Syntax for Modifiers: a generalization of linear-types syntax

This proposal introduces a new form of syntax %blah that defines a modifier. Modifiers somehow change the meaning of the next token or of the construct they appear in. The blah is parsed and renamed as a type. For now, all modifiers will be built in, but we might imagine making an extensible feature later.

As of the writing of this proposal, there will be precisely one modifier: the %1 or %Many of linear types. However, #242 proposes matchability essentially as a postfix modifier; under this proposal, the syntax for matchability and multiplicity would be unified.

The main goal of this proposal is to set out a future direction for the syntax of modifiers.

Motivation

The latest form of linear types allows us to write Int %1 -> Bool to write a function that must consume its input Int precisely once. The fact that the function is linear is indicated by the %1 before the ->.
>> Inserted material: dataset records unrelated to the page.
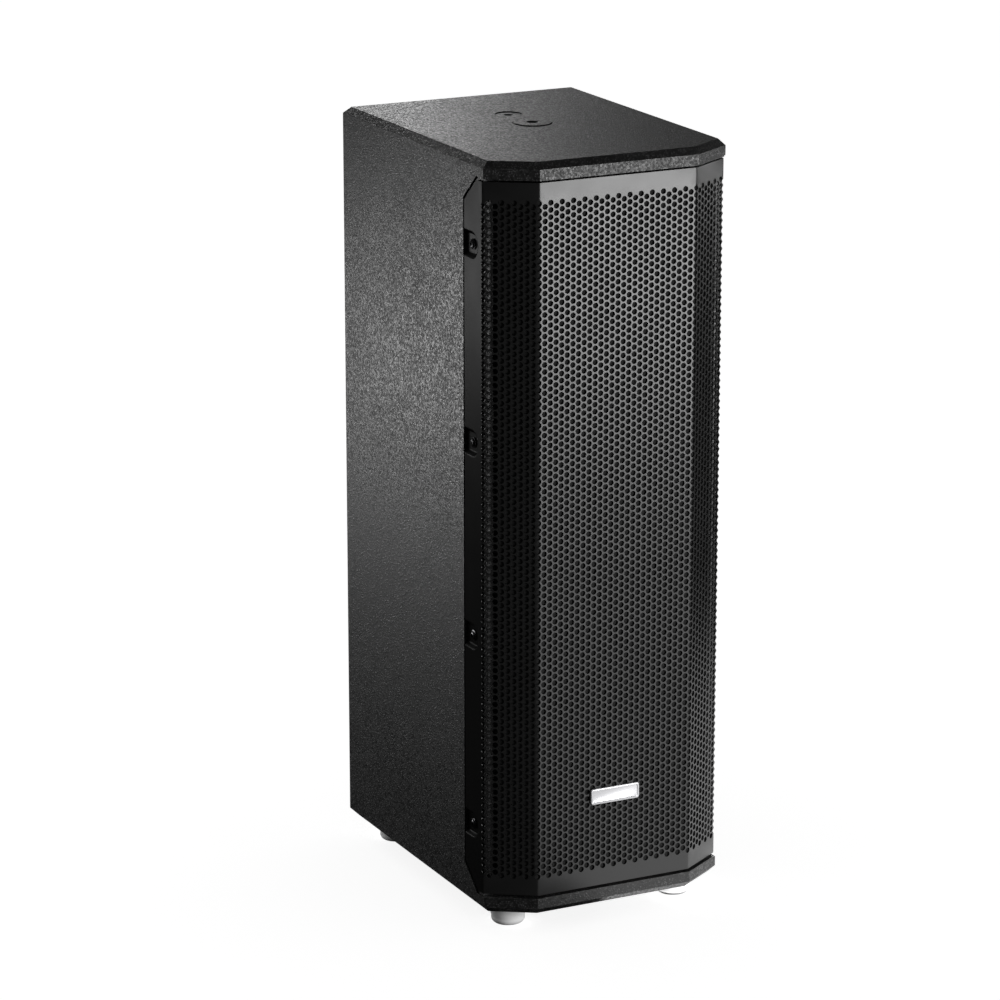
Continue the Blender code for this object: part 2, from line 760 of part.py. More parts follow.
def amplifier_case(centre):
    face = rounded_plate(AMP_PLATE_WIDTH, AMP_PLATE_HEIGHT, 0.006, GAP, PLATE_FRONT)
    amp_plate = place("amp_plate", face, BLACK_ALUMINIUM, parent=centre)
    below, above = -0.01, 0.01
    cut(
        amp_plate,
        together(
            [
                rod(0.0047, below, above, KNOB, 16),
                plate(0.0092, 0.0092, below, above, FILTER_BUTTON),
                plate(0.0092, 0.0092, below, above, LIFT_BUTTON),
                rod(0.0029, below, above, LED, 12),
                rod(0.0125, below, above, INPUT, 18),
                rod(0.0125, below, above, LINK, 18),
                plate(0.0290, 0.0220, below, above, INLET),
                plate(0.0285, 0.0205, below, above, SWITCH),
            ]
        ),
    )
    cut(amp_plate, plate(0.0076, 0.0056, below, above, (INPUT[0], INPUT[1] + LATCH_OFFSET)))

    wall = 0.0015
    box = place("amp_box", plate(AMP_BOX_WIDTH, AMP_BOX_HEIGHT, -AMP_BOX_DEPTH, 0), ZINC, parent=centre)
    inside = plate(AMP_BOX_WIDTH - 2 * wall, AMP_BOX_HEIGHT - 2 * wall, wall - AMP_BOX_DEPTH, 0.01)
    cut(box, inside)

    fins, pitch, thickness, reach = 15, 0.0098, 0.0018, 0.0215
    base, half = ON_PLATE + 0.004, 0.0755
    comb = [(half, ON_PLATE)]
    for i in range(fins):
        middle = (fins - 1) / 2 * pitch - i * pitch
        for x, z in ((1, base), (1, reach), (-1, reach), (-1, base)):
            comb.append((middle + x * thickness / 2, z))
    comb[1] = (half, base)
    comb[2] = (half, reach)
    comb[-2] = (-half, reach)
    comb[-1] = (-half, base)
    comb.append((-half, ON_PLATE))
    sink = turn(prism(comb, -0.155, -0.030), Matrix.Rotation(math.pi / 2, 4, "X"))
    place("heat_sink", sink, BLACK_ALUMINIUM, parent=centre)


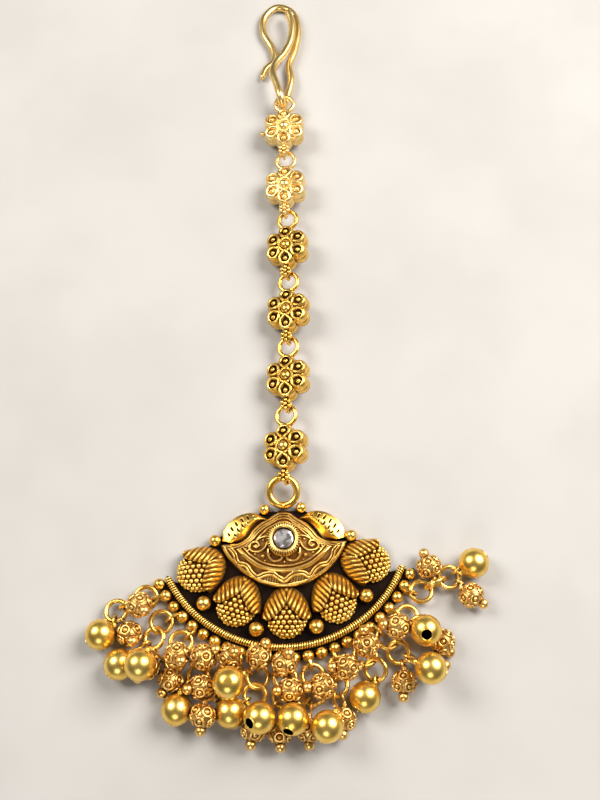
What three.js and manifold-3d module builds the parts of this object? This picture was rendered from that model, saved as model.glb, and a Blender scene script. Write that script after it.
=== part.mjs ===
// A maang tikka: a forehead and hair ornament of antiqued gold-tone metal, lying on its back.
// Millimetres, +Z up, +Y from the pendant toward the hook.
//
// The centre of the pendant's stone is the local origin of the layout. At the end the whole
// ornament is moved so that its bounding box stands centred on z = 0.

import * as THREE from 'three';
import { mergeVertices } from 'three/addons/utils/BufferGeometryUtils.js';
import Module from 'manifold-3d';

const wasm = await Module();
wasm.setup();
const degrees = THREE.MathUtils.degToRad;
const SLIVER = 0.01;                                     // mm3
const SMALLEST_EDGE = 0.005;

// ---------------------------------------------------------------- driving dimensions (mm)

const PLATE_THICKNESS = 0.9;
const FAN = { x: -0.1, y: 4.27, turn: 2 };               // centre of the fan's arcs, and its turn
const FAN_MIDDLE = -91;                                  // degrees, before the fan's turn
const PLATE = { radius: 22.2, from: -154.5, to: -23.2 };
const COIL = { radius: 20.27, wire: 0.6, from: -153.2, to: -24.4, sink: 0.05 };
const GRANULE = { radius: 0.94, circle: 21.85, count: 24, pitch: 5.5, shift: 1.4, z: 0.98 };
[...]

A separate proposal #242 describes how the matchability of a function will be written postfix, with a @. (The precise meaning of “matchability” is irrelevant here.) So, if someone wanted to specify both the multiplicity and the matchability of a function, they would write e.g. Int %Many -> @Unmatchable Bool. The problme is that we can easily imagine yet more decorations one would want to put on an arrow. With multiplicity coming before and matchability afterwards, there is now no more room for other modifiers (such as injectivity, or visibility, or higher-order role, or others we haven’t imagined yet).

In addition, GHC already supports some modifier-like constructs, but uses a different syntax. Specifically, the term-level operators inline and oneShot are given types like the identity function, but they are really modifiers on the variable that comes afterwards. We might imagine making their special status more explicit by writing them %inline or %oneShot.

Proposed Change Specification

  1. Introduce a new extension -XModifiers.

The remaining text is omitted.